1992 film by Jérôme Boivin

Barjo (Confessions d'un Barjo) is a 1992 French film adaptation of Philip K. Dick's non-science fiction novel Confessions of a Crap Artist, originally written in 1959 and published in 1975, the only non-science fiction novel of Dick's to be published in his lifetime. The film was directed by Jérôme Boivin and written by Jacques Audiard and Jérôme Boivin, and stars Anne Brochet, Richard Bohringer and Hippolyte Girardot. "Barjo" translates as "nutcase" or "nut job".

==Plot==
Barjo (Hippolyte Girardot) is eccentric, naive and obsessive. After he accidentally burns down his house during a "scientific" experiment, he moves in with his impulsive twin sister Fanfan (Anne Brochet), who is married to Charles "the Aluminum King" (Richard Bohringer).
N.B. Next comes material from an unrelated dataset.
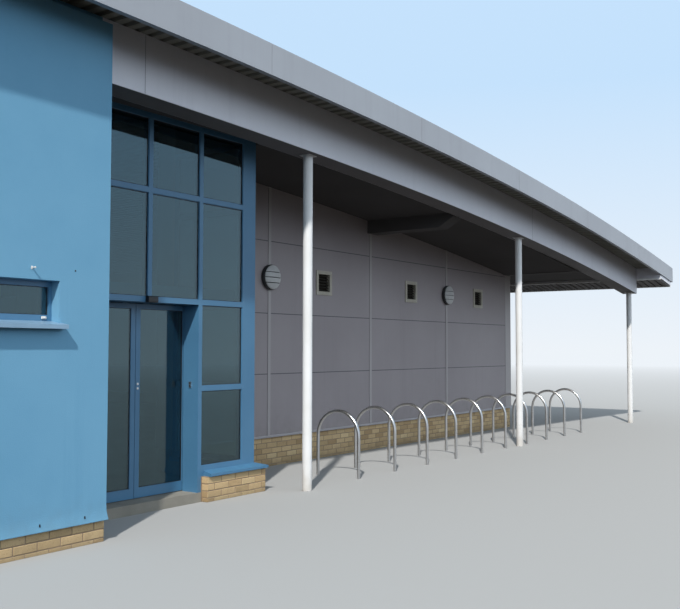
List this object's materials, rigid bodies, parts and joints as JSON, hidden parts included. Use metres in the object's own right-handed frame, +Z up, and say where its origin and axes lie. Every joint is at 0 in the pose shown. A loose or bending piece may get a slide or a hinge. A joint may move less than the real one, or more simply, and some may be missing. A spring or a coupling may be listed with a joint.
{
  "type": "sports centre",
  "caption": "Single-storey sports centre with a shallow barrel roof, blue rendered wall, glazed entrance with sliding doors and a covered walk with cycle hoops.",
  "frame": {"origin": "on the ground under the middle of the roof", "axes": "+X along the front to the right, +Y into the building, +Z up"},
  "size_m": [36.8, 18.84, 4.79],
  "materials": {
    "concrete": "matte",
    "buff_brick": "matte",
    "blue_render": "matte",
    "grey_panel": "satin",
    "strip_metal": "satin",
    "blue_frame": "satin",
    "glass": "clear",
    "sill_metal": "satin",
    "ceiling_metal": "matte",
    "lock_steel": "satin",
    "black_plastic": "matte",
    "beam_metal": "satin",
    "column_paint": "satin",
    "deck_metal": "satin",
    "roof_metal": "satin",
    "light_body": "satin",
    "light_lens": "satin",
    "vent_metal": "satin",
    "louvre_metal": "satin",
    "hoop_steel": "satin"
  },
  "bodies": {
    "root": {"back_plinth": "buff_brick", "blue_front_wall": "blue_render", "blue_return_wall": "blue_render", "blue_wall_plinth": "buff_brick", "canopy_ceiling": "ceiling_metal", "canopy_cross_beams": "ceiling_metal", "columns": "column_paint", "cycle_hoops": "hoop_steel", "door_header": "blue_frame", "door_reveals": "blue_frame", "door_sensor": "black_plastic", "doorway_lintel": "blue_frame", "eaves_boxes": "beam_metal", "eaves_fascias": "beam_metal", "entrance_glass": "glass", "entrance_head_panel": "ceiling_metal", "entrance_left_frame": "blue_frame", "entrance_plinth": "buff_brick", "entrance_right_frame": "blue_frame", "entrance_side_frame": "blue_frame", "entrance_sill": "blue_frame", "entrance_upper_frame": "blue_frame", "fascia_beams": "beam_metal", "floor_slab": "concrete", "grey_back_wall": "grey_panel", "grey_front_plinth": "buff_brick", "grey_front_wall": "grey_panel", "grey_left_wall": "grey_panel", "grey_right_wall": "grey_panel", "key_switch": "lock_steel", "light_bodies": "light_body", "light_lenses": "light_lens", "roof_covering": "roof_metal", "roof_deck": "deck_metal", "side_plinths": "buff_brick", "vent_frames": "vent_metal", "vent_louvres": "louvre_metal", "verge_fascias": "beam_metal", "wall_cover_strips": "strip_metal", "window_frames": "blue_frame", "window_glass": "glass", "window_sills": "sill_metal"},
    "left_door": {"left_door_leaf": "blue_frame", "left_door_glass": "glass"},
    "right_door": {"right_door_leaf": "blue_frame", "right_door_glass": "glass", "right_door_lock": "lock_steel"}
  },
  "joints": [
    {"name": "left_door_slide", "type": "slide", "parent": "root", "child": "left_door", "axis": [-1, 0, 0], "range_m": [0, 0.68]},
    {"name": "right_door_slide", "type": "slide", "parent": "root", "child": "right_door", "axis": [1, 0, 0], "range_m": [0, 0.68]}
  ],
  "couplings": [
    {"joint": "right_door_slide", "follows": "left_door_slide", "ratio": 1}
  ]
}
In his new surroundings, Barjo continues his old habits: cataloging old science magazines, testing bizarre inventions and filling his notebooks with his observations about human behavior and his thoughts about the end of the world. Through Barjo's journals we see the development of conflict and sexual tension between Fanfan and Charles, and the descent of Charles into madness.

==Cast==

- Richard Bohringer as Charles
- Anne Brochet as Fanfan
- Hippolyte Girardot as Barjo
- Consuelo De Haviland as Madame Hermelin
- Renaud Danner as Michel
- Nathalie Boutefeu as Gwen
- Jac Berrocal as Mage Gerardini
- Camille Gentet as Fanfan enfant
- Charles-Elie Rouart as Barjo enfant

==Production==
Filming took place in the autumn of 1991, in Annecy, Faverges and Thorens-Glières (Haute-Savoie). The film was also partly shot in Île-de-France region and in the Oise department.